Up to and including the line with "# over the beads", please set down the entries below exactly, starting from the first line.

··· Data for processing ···

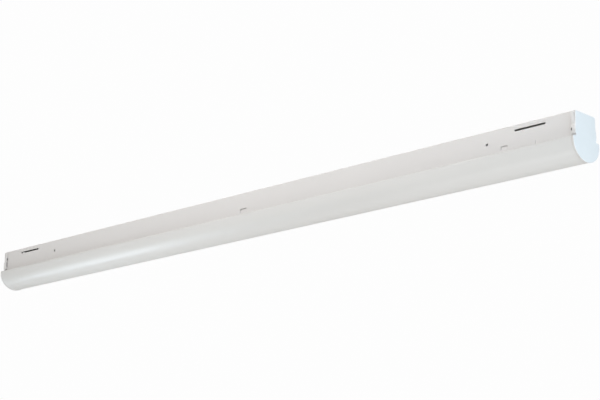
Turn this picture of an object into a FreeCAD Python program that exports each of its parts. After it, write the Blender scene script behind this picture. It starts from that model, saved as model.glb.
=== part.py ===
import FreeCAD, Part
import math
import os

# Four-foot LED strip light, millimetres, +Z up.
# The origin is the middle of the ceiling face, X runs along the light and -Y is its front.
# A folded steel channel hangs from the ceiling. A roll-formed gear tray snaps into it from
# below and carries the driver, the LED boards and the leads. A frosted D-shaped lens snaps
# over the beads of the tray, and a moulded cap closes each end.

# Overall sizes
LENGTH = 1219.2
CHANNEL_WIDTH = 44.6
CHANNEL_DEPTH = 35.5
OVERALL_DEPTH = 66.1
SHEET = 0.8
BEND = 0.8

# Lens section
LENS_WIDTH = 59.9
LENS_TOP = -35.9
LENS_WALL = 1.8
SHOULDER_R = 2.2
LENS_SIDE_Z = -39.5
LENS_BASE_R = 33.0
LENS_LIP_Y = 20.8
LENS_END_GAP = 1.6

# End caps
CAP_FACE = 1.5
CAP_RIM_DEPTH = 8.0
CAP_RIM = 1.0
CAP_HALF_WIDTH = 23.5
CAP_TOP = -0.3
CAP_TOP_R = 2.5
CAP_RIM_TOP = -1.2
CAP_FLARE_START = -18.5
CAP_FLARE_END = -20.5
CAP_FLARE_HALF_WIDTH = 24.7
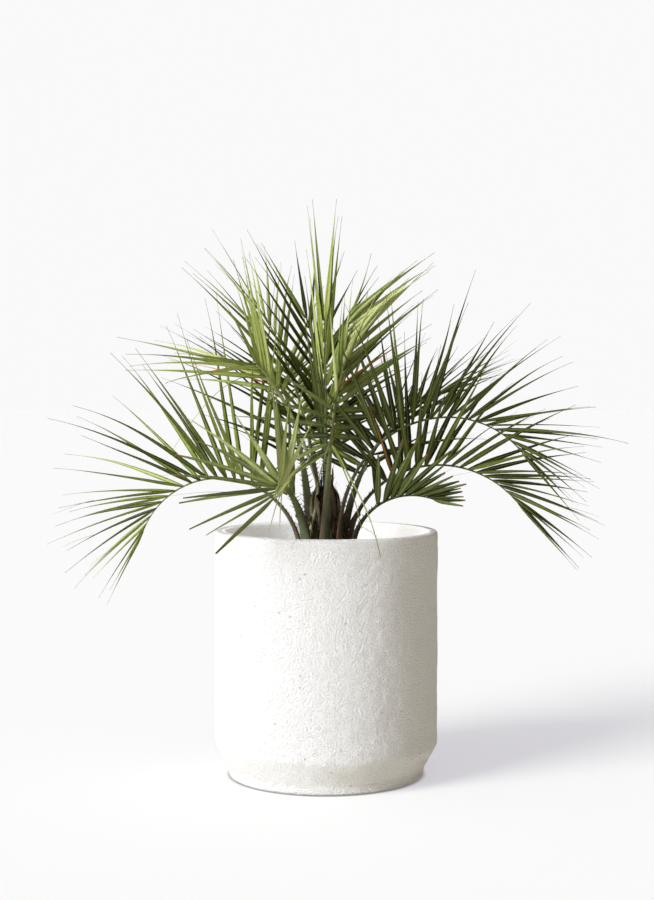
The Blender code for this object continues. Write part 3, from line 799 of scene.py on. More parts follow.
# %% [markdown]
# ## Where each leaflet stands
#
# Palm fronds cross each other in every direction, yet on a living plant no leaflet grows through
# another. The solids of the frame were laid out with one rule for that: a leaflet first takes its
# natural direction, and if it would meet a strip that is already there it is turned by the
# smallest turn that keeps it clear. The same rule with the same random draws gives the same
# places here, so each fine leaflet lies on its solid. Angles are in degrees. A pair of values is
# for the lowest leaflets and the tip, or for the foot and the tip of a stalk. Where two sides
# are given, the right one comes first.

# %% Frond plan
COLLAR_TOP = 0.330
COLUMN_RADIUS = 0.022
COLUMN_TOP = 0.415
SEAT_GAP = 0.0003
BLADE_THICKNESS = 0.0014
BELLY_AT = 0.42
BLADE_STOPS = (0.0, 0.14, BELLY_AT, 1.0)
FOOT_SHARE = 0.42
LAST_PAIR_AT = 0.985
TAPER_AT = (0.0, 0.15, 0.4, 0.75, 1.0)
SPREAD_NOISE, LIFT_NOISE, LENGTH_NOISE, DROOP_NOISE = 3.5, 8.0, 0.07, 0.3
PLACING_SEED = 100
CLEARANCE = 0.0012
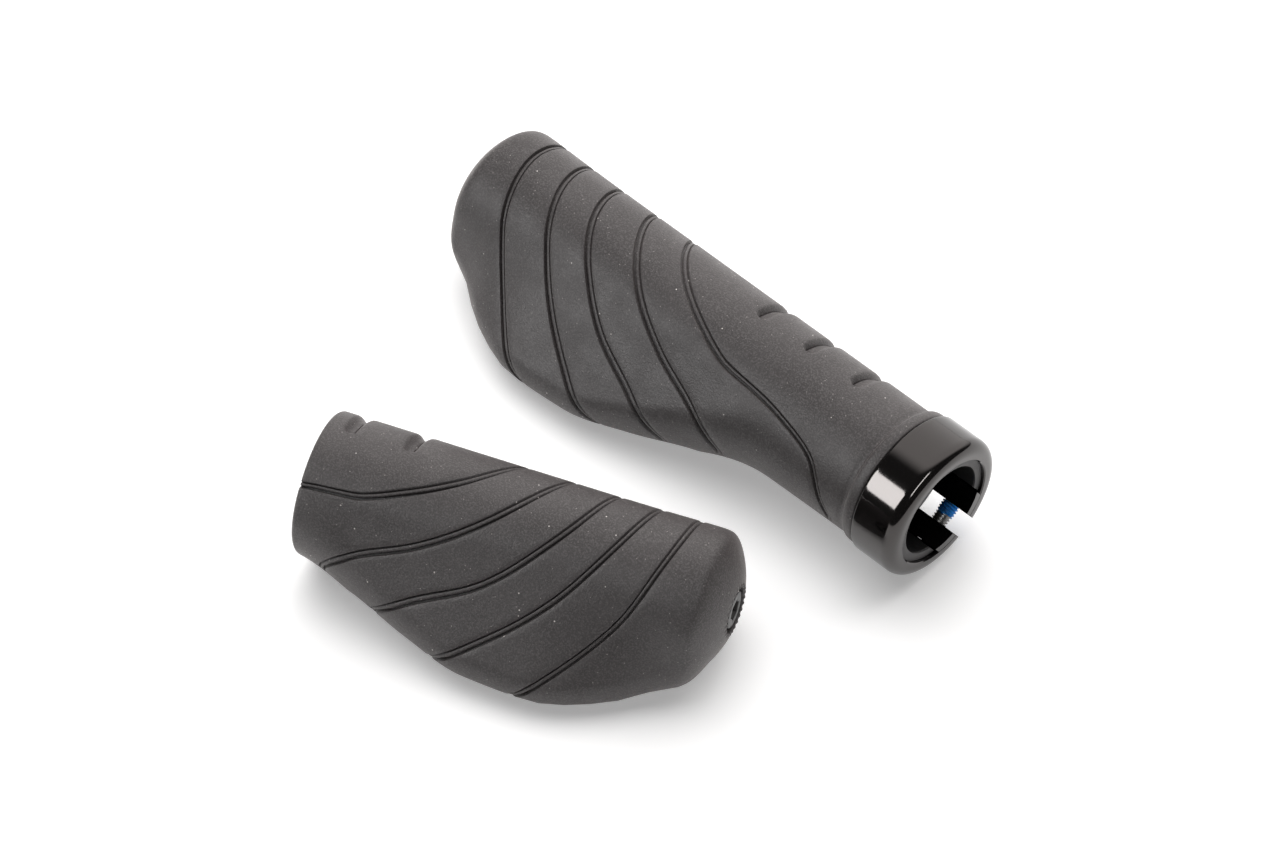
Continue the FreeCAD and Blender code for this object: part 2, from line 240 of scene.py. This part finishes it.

···

▸ Solution to this exercise
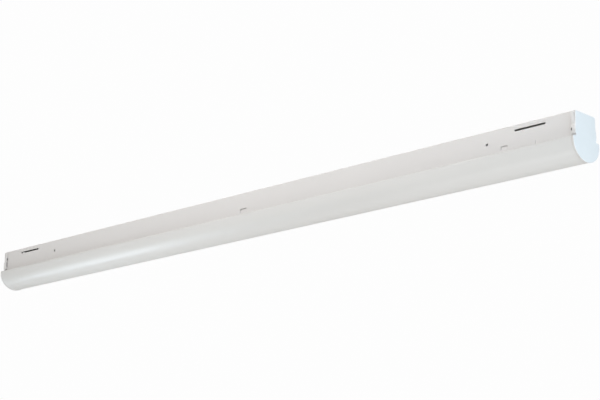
Turn this picture of an object into a FreeCAD Python program that exports each of its parts. After it, write the Blender scene script behind this picture. It starts from that model, saved as model.glb.
=== part.py ===
import FreeCAD, Part
import math
import os

# Four-foot LED strip light, millimetres, +Z up.
# The origin is the middle of the ceiling face, X runs along the light and -Y is its front.
# A folded steel channel hangs from the ceiling. A roll-formed gear tray snaps into it from
# below and carries the driver, the LED boards and the leads. A frosted D-shaped lens snaps
# over the beads of the tray, and a moulded cap closes each end.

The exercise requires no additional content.